PROBLEM
Search the entries for the word "rigid" and pull out each line that has it.

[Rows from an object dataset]
_ _ _

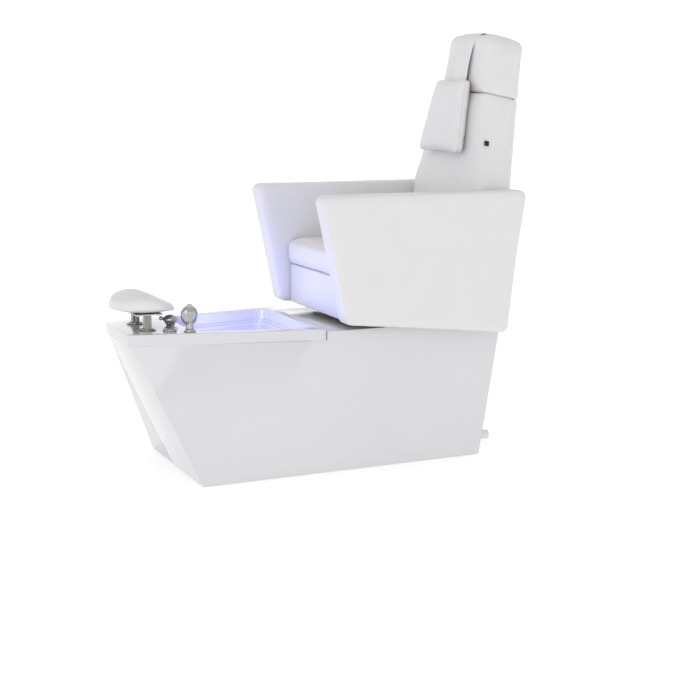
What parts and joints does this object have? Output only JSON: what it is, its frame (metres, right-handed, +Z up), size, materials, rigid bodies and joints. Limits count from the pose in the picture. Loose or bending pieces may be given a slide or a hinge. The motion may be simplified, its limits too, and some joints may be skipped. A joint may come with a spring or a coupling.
{
  "type": "pedicure spa chair",
  "caption": "Upholstered salon chair that slides and reclines above a faceted gloss plinth with a lit foot basin, padded footrest, mixer tap and hand shower.",
  "frame": {"origin": "centre of the base plate underside on the floor, under the front of the seat", "axes": "+Z up, the sitter faces -Y, +X is the sitter's left"},
  "size_m": [0.7, 1.4516, 1.4506],
  "materials": {
    "plate_steel": "galvanised, dull",
    "shell": "high gloss white moulding",
    "basin_acrylic": "glossy pale acrylic",
    "led": "lit blue diffuser",
    "pale_plastic": "satin",
    "grey_plastic": "satin",
    "black_plastic": "satin",
    "chrome": "polished",
    "dark_chrome": "dark polished",
    "pipe_metal": "dull",
    "steel": "satin",
    "black_steel": "black powder coat",
    "plywood": "raw plywood",
    "white_leather": "smooth white artificial leather",
    "bronze": "sintered",
    "button_face": "greenish tinted",
    "rubber": "matt",
    "tag": "woven black, blank"
  },
  "bodies": {
    "chair_base": {"base_plate": "plate_steel", "base_frame": "black_steel", "plinth_shell": "shell", "deck_rim": "shell", "basin": "basin_acrylic", "led_strip": "led", "jet_nozzles": "chrome", "jet_pump": "grey_plastic", "jet_pipes": "pale_plastic", "drain_strainer": "chrome", "drain_pipe": "grey_plastic", "drain_spigot": "pale_plastic", "water_inlets": "chrome", "supply_pipes": "pipe_metal", "control_box": "grey_plastic", "power_inlet": "black_plastic", "access_panel": "shell", "panel_screws": "steel", "post_sleeves": "dark_chrome", "mixer_base": "chrome", "shower_holder": "chrome", "button_bezel": "chrome", "button_bellows": "rubber", "lower_rails": "steel", "glide_strips": "pale_plastic", "slide_actuator": "grey_plastic"},
    "stopper": {"drain_plug": "chrome"},
    "mixer_swivel": {"mixer_cap": "chrome"},
    "mixer_handle": {"mixer_lever": "chrome"},
    "shower": {"hand_shower": "chrome", "shower_face": "pale_plastic"},
    "air_button": {"button_cap": "button_face"},
    "seat": {"actuator_rod": "steel", "upper_rails": "steel", "seat_base": "black_steel", "seat_frame": "black_steel", "seat_pan": "plywood", "seat_cushion": "white_leather", "apron": "white_leather", "left_arm": "white_leather", "right_arm": "white_leather", "rear_panel": "white_leather", "hinge_bushes": "bronze", "recliner_motor": "grey_plastic"},
    "backrest": {"recliner_shaft": "steel", "back_board": "plywood", "back_cushion": "white_leather", "back_cover": "white_leather", "headrest_cushion": "white_leather", "headrest_cover": "white_leather", "blank_tag": "tag", "pillow_strap": "white_leather"},
    "pillow": {"neck_pillow": "white_leather"},
    "pillow_weight": {"counterweight": "white_leather"},
    "footrest": {"foot_posts": "dark_chrome", "foot_plate": "steel", "pad_screws": "steel", "foot_pad": "white_leather"}
  },
  "joints": [
    {"name": "seat_slide", "type": "slide", "parent": "chair_base", "child": "seat", "axis": [0, 1, 0], "range_m": [-0.08, 0.06]},
    {"name": "recline", "type": "hinge", "parent": "seat", "child": "backrest", "pos_m": [0, 0.49, 0.615], "axis": [-1, 0, 0], "range_deg": [0, 35]},
    {"name": "pillow_height", "type": "slide", "parent": "backrest", "child": "pillow", "axis": [0, -0.2079, -0.9781], "range_m": [0, 0.05]},
    {"name": "weight_travel", "type": "slide", "parent": "backrest", "child": "pillow_weight", "axis": [0, 0.2079, 0.9781], "range_m": [0, 0.05]},
    {"name": "footrest_height", "type": "slide", "parent": "chair_base", "child": "footrest", "axis": [0, 0, 1], "range_m": [0, 0.08]},
    {"name": "mixer_turn", "type": "hinge", "parent": "chair_base", "child": "mixer_swivel", "pos_m": [0.067, -0.537, 0.5], "axis": [0, 0, 1], "range_deg": [-45, 45]},
    {"name": "mixer_lift", "type": "hinge", "parent": "mixer_swivel", "child": "mixer_handle", "pos_m": [0.067, -0.537, 0.5162], "axis": [-1, 0, 0], "range_deg": [0, 20]},
    {"name": "shower_pull", "type": "slide", "parent": "chair_base", "child": "shower", "axis": [0, 0, 1], "range_m": [0, 0.25]},
    {"name": "stopper_lift", "type": "slide", "parent": "chair_base", "child": "stopper", "axis": [0, 0, 1], "range_m": [0, 0.03]},
    {"name": "air_button_press", "type": "slide", "parent": "chair_base", "child": "air_button", "axis": [0, 0, -1], "range_m": [0, 0.003], "stiffness_N_per_m": 400, "deforming": ["button_bellows"]}
  ],
  "couplings": [
    {"joint": "weight_travel", "follows": "pillow_height", "ratio": 1}
  ]
}
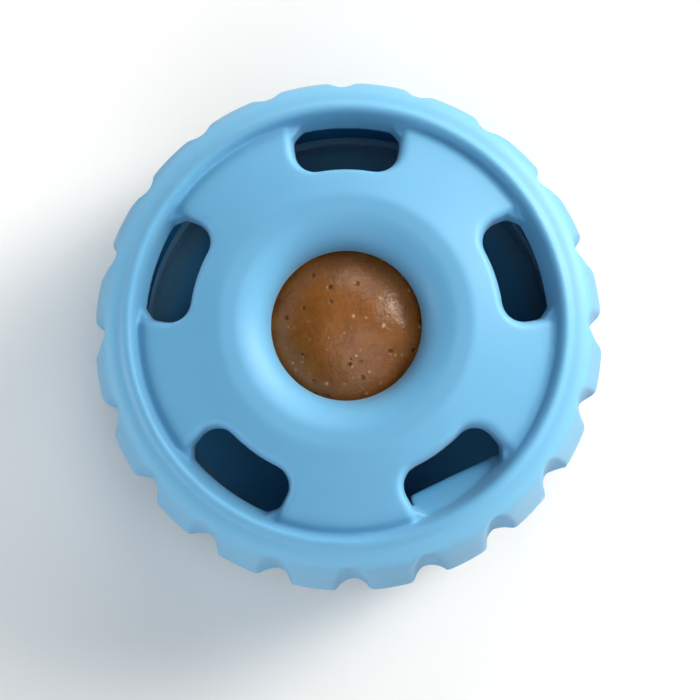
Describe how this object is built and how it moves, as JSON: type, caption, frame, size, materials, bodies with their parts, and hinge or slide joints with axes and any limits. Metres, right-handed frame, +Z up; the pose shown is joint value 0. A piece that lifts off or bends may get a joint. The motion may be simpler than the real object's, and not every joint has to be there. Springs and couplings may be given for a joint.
{
  "type": "treat dispensing toy",
  "caption": "Round rubber chew toy that unscrews in two halves round a ball of treat, with funnel mouths, five slots and a lugged belt.",
  "frame": {"origin": "on the toy's axis, at the flat ring of the lower half that the toy stands on", "axes": "+Z up along the axis through both mouths, slotted half up; +Y through the middle of one slot, the ramp in the slot at 306 degrees"},
  "size_m": [0.1018, 0.1018, 0.06],
  "materials": {
    "blue_rubber": "satin",
    "blue_nylon": "satin",
    "brown_treat": "satin"
  },
  "bodies": {
    "lower_half": {"lower_shell": "blue_rubber", "lower_thread_ring": "blue_nylon"},
    "treat": {"treat_ball": "brown_treat"},
    "upper_half": {"upper_shell": "blue_rubber", "upper_thread_ring": "blue_nylon"}
  },
  "joints": [
    {"name": "lift", "type": "slide", "parent": "lower_half", "child": "treat", "axis": [0, 0, 1], "range_m": [0, 0.01]},
    {"name": "twist", "type": "hinge", "parent": "treat", "child": "upper_half", "pos_m": [0, 0, 0.03], "axis": [0, 0, 1], "range_deg": [0, 360]}
  ],
  "couplings": [
    {"joint": "lift", "follows": "twist", "m_per_rad": 0.0015915}
  ]
}
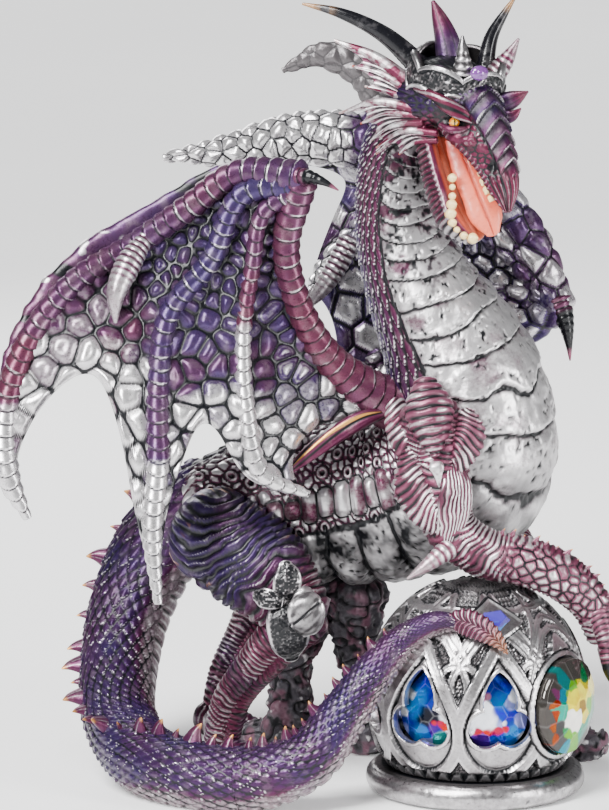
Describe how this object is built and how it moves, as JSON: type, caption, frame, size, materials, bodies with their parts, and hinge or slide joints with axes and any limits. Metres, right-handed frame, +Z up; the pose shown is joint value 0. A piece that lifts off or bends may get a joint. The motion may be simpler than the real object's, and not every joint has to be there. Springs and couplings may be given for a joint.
{
  "type": "crystal ball",
  "caption": "Jewelled openwork crystal ball lit from inside, guarded by a winged dragon cast in resin, with a battery LED unit in its foot.",
  "frame": {"origin": "centre of the crystal ball's flat underside, on the table, on the ball's vertical axis", "axes": "+Z up; -Y towards the viewer, the side with the tail and the near wing; +X towards the head and the round gem"},
  "size_m": [0.2216, 0.1358, 0.2843],
  "materials": {
    "antique_silver": "antiqued silver paint, dark in the hollows and rubbed bright on the ridges",
    "purple_scale": "pearl violet over dark wash on cast resin, rubbed with silver",
    "rose_scale": "pearl rose over dark wash on cast resin, rubbed with silver",
    "black_horn": "gloss black with bone tips",
    "dark_rock": "dark resin dry-brushed with silver",
    "coral_flesh": "satin coral paint",
    "blue_crystal": "faceted acrylic with a mirrored blue and violet coating",
    "rainbow_crystal": "faceted acrylic with an iridescent coating",
    "violet_gem": "violet acrylic",
    "amber_eye": "gloss amber",
    "black_plastic": "moulded black",
    "white_plastic": "frosted white",
    "board_green": "solder mask",
    "steel": "plated",
    "cell_steel": "polished"
  },
  "bodies": {
    "figurine": {"orb_dome": "antique_silver", "orb_foot_ring": "antique_silver", "crown_band": "antique_silver", "knee_guard": "antique_silver", "nape_fin": "antique_silver", "arch_crystal_1": "blue_crystal", "arch_crystal_2": "blue_crystal", "arch_crystal_3": "blue_crystal", "arch_crystal_4": "blue_crystal", "arch_crystal_5": "blue_crystal", "arch_crystal_6": "blue_crystal", "arch_crystal_7": "blue_crystal", "lozenge_gem": "blue_crystal", "round_gem": "rainbow_crystal", "base_cover": "black_plastic", "battery_tray": "black_plastic", "cover_screw_1": "steel", "cover_screw_2": "steel", "cover_screw_3": "steel", "contact_spring": "steel", "contact_plate": "steel", "switch_body": "steel", "near_wing_pin": "steel", "far_wing_pin": "steel", "button_cell_1": "cell_steel", "button_cell_2": "cell_steel", "button_cell_3": "cell_steel", "led_board": "board_green", "led_1": "white_plastic", "led_2": "white_plastic", "led_3": "white_plastic", "light_diffuser": "white_plastic", "rock_base": "dark_rock", "torso_casting": "purple_scale", "near_wing": "purple_scale", "far_wing": "purple_scale", "tail_root": "purple_scale", "tail_curl": "purple_scale", "tail_tip": "purple_scale", "head_casting": "purple_scale", "crest_horn": "purple_scale", "near_hind_leg": "rose_scale", "far_hind_leg": "rose_scale", "near_foreleg": "rose_scale", "far_foreleg": "rose_scale", "lower_jaw": "rose_scale", "tongue": "coral_flesh", "crown_gem": "violet_gem", "left_horn": "black_horn", "right_horn": "black_horn", "near_eye": "amber_eye", "far_eye": "amber_eye"},
    "battery_door": {"battery_door": "black_plastic", "door_screw": "steel"},
    "switch_knob": {"switch_knob": "black_plastic"}
  },
  "joints": [
    {"name": "battery_door_hinge", "type": "hinge", "parent": "figurine", "child": "battery_door", "pos_m": [0, 0.0187, 0.0002], "axis": [1, 0, 0], "range_deg": [0, 100]},
    {"name": "switch_slide", "type": "slide", "parent": "figurine", "child": "switch_knob", "axis": [1, 0, 0], "range_m": [0, 0.0036]}
  ]
}
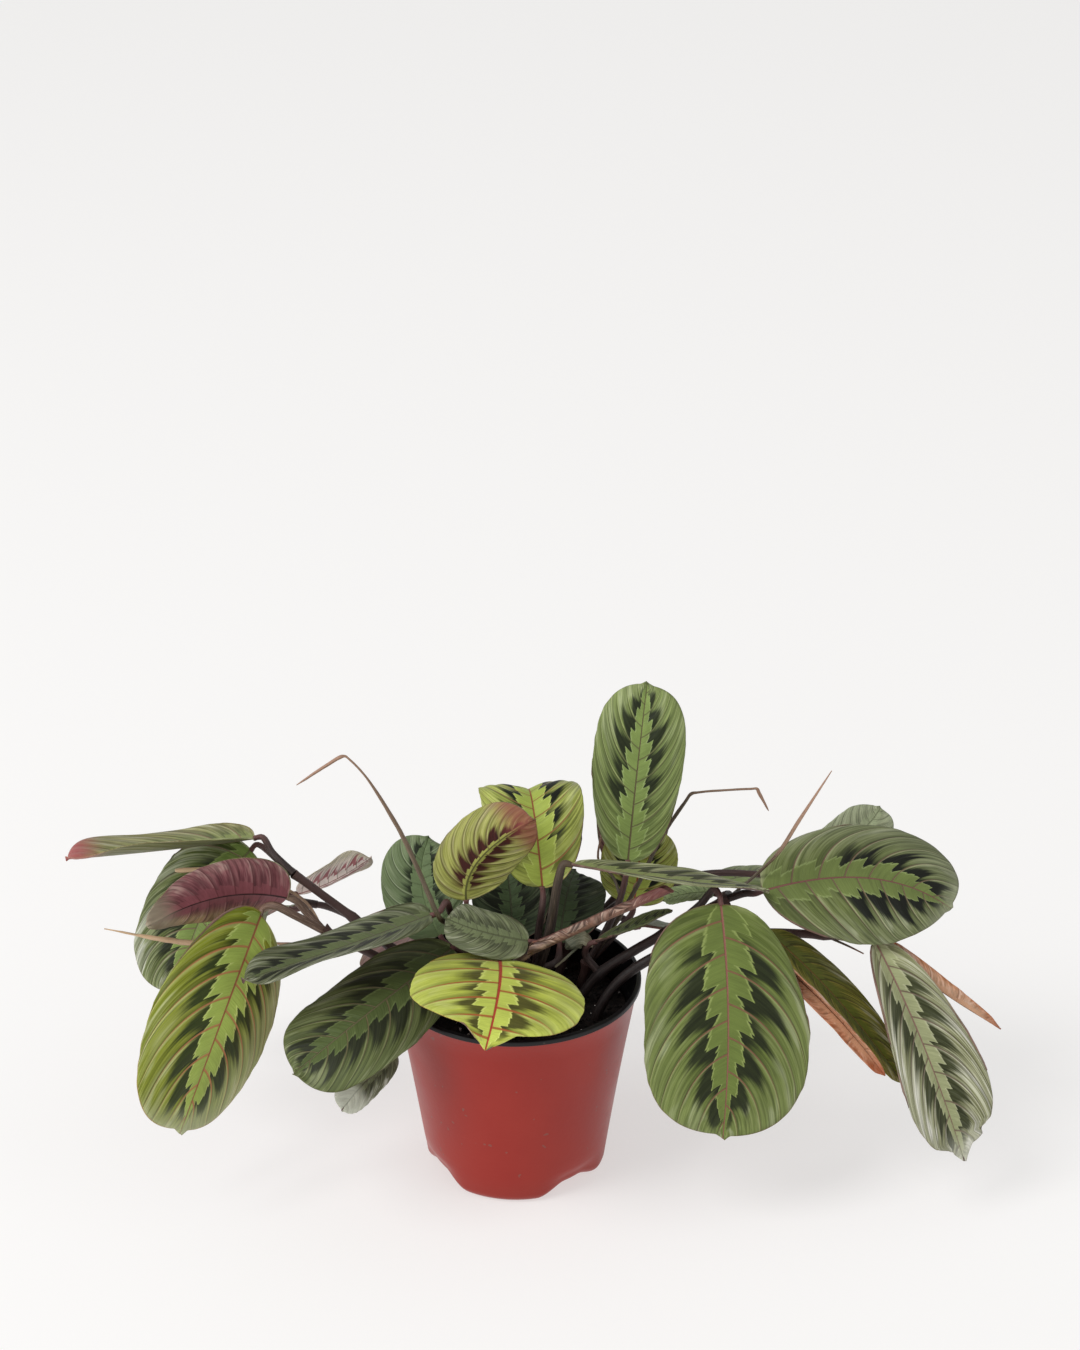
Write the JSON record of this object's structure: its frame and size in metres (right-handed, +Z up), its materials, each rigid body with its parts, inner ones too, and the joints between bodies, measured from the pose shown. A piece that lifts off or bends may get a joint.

_ _ _

RESPONSE TO THE TASK
What parts and joints does this object have? Output only JSON: what it is, its frame (metres, right-handed, +Z up), size, materials, rigid bodies and joints. Limits count from the pose in the picture. Loose or bending pieces may be given a slide or a hinge. The motion may be simplified, its limits too, and some joints may be skipped. A joint may come with a spring or a coupling.
Write the JSON record of this object's structure: its frame and size in metres (right-handed, +Z up), its materials, each rigid body with its parts, inner ones too, and the joints between bodies, measured from the pose shown. A piece that lifts off or bends may get a joint.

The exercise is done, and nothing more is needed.